Burning Ground: Mining, Adivasis and India's Civil War

Tropical landscapes are being transformed by globalising economic forces at an unprecedented rate, through forest clearance, mining, industrial development and urbanisation (Worldwatch Institute 2006, State of India's environment, Citizen's Report, 2008).  Rapid rises in world prices of metals in the last ten years, especially of aluminium and iron have resulted in a Klondyke-like rush to exploit bauxite and iron ore reserves, but especially those of the mountain forest region of Orissa and Jharkhand states in eastern India which are among the best and largest in the world. This region is inhabited by a large proportion of the 80 million population of indigenous tribal or adivasi people of South Asia. These people, the poorest and least educated in the sub-continent, possess a richly diverse linguistic and cultural tradition, quite distinct from mainstream Indian society but woefully under-researched. Our paper on the impact of globalisation on the landscapes and adivasi cultures of the region adds greatly both to debates on the effects of globalisation on the environment and to knowledge of the adivasi community.
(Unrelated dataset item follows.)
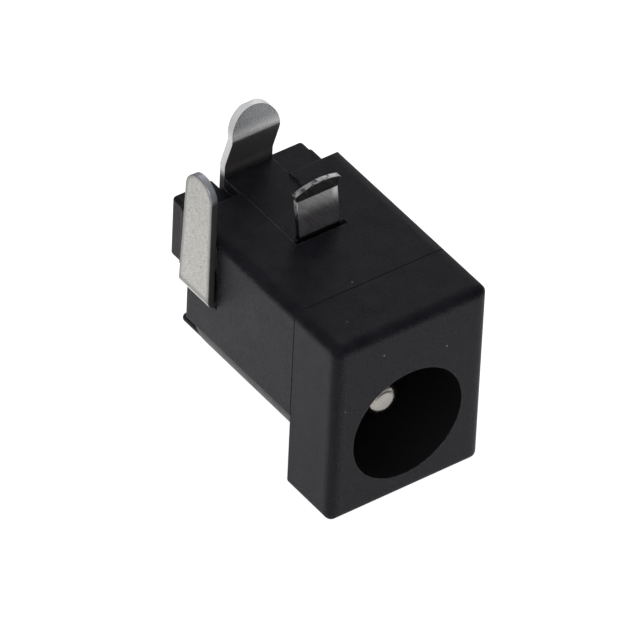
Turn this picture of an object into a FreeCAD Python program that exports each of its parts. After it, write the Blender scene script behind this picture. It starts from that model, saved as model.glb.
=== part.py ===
"""Board-mounted DC barrel jack, with a square front block and three stamped solder legs.

Millimetres. The origin is the point where the bore's axis meets the front face. +Y runs along
the bore towards the rear, +X is the width, and +Z points at the circuit board, so the solder
legs stand up. The jack lies on the floor of its front block and on its barrel.
"""
import FreeCAD, Part
import math
import os

# Moulded housing, outside
body_width = 9.0
axis_to_board = 6.6
axis_to_floor = 4.4
front_thickness = 3.5
body_length = 12.4
barrel_radius = 3.9
edge_radius = 0.4
front_edge_radius = 0.4
rear_edge_radius = 0.3
rear_corner_radius = 0.2
wall_foot_radius = 0.3
wall_edge_radius = 0.12
seam_width = 0.06
seam_depth = 0.04

# Moulded housing, bore
mouth_radius = 3.25
mouth_depth = 1.8
bore_radius = 3.0
bore_depth = 9.7

# Moulded housing, rear end
shoulder_length = 2.25
shoulder_half_width = 3.89
shoulder_drop = 0.75
shoulder_height = 3.7
shoulder_radius = 0.22
shoulder_step = 0.1
shoulder_step_length = 1.44
hood_radius = 3.88
hood_length = 2.05
hood_top = -1.84
hood_edge_radius = 0.25
hood_room = 0.4
hub_length = 1.35
hub_radius = 2.4

# Moulded housing, board side
tongue_half_width = 1.44
tongue_recess = 0.12
head_slot_half_width = 1.55
head_slot_shift = 0.07
head_slot_front_room = 0.3
head_slot_overlap = 0.06
leg_slot_side_clearance = 0.06
leg_slot_rear_clearance = 0.08

# Moulded housing, room for the leaf
board_wall = 1.1
rear_wall = 0.3
leaf_front_clearance = 0.25
leaf_side_clearance = 0.2
leaf_under_clearance = 0.3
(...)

Adivasis currently find themselves confronting the world's most powerful multi-national mining companies in a nexus with global political and military interests that are initiating massive but to date unresearched landscape changes.

This project on the longue duree of landscape change caused by economic globalisation documents the empirical aspects of deforestation, state forest control, dam-building, mining and land tenure/ownership changes and conservation and its impact on tribal communities. The impact on climate is documented in official narratives of famine and drought in the region and is an important part of the paper. It looks at globalisation as it affects tribal communities in eastern India in three phases, 1800-1947, 1945-1991 and 1991 to date. The documentation on the environmental history of Eastern India for the earlier phases of globalisation has been achieved from archival sources as a basis for understanding the much more rapid changes which have taken place since 1945 and especially since Foreign Direct Investment  began in India in 1991. It is important to note that a detailed analysis of the environmental impact of unprecedented capital inflows into our research region in the contemporary period has a global relevance.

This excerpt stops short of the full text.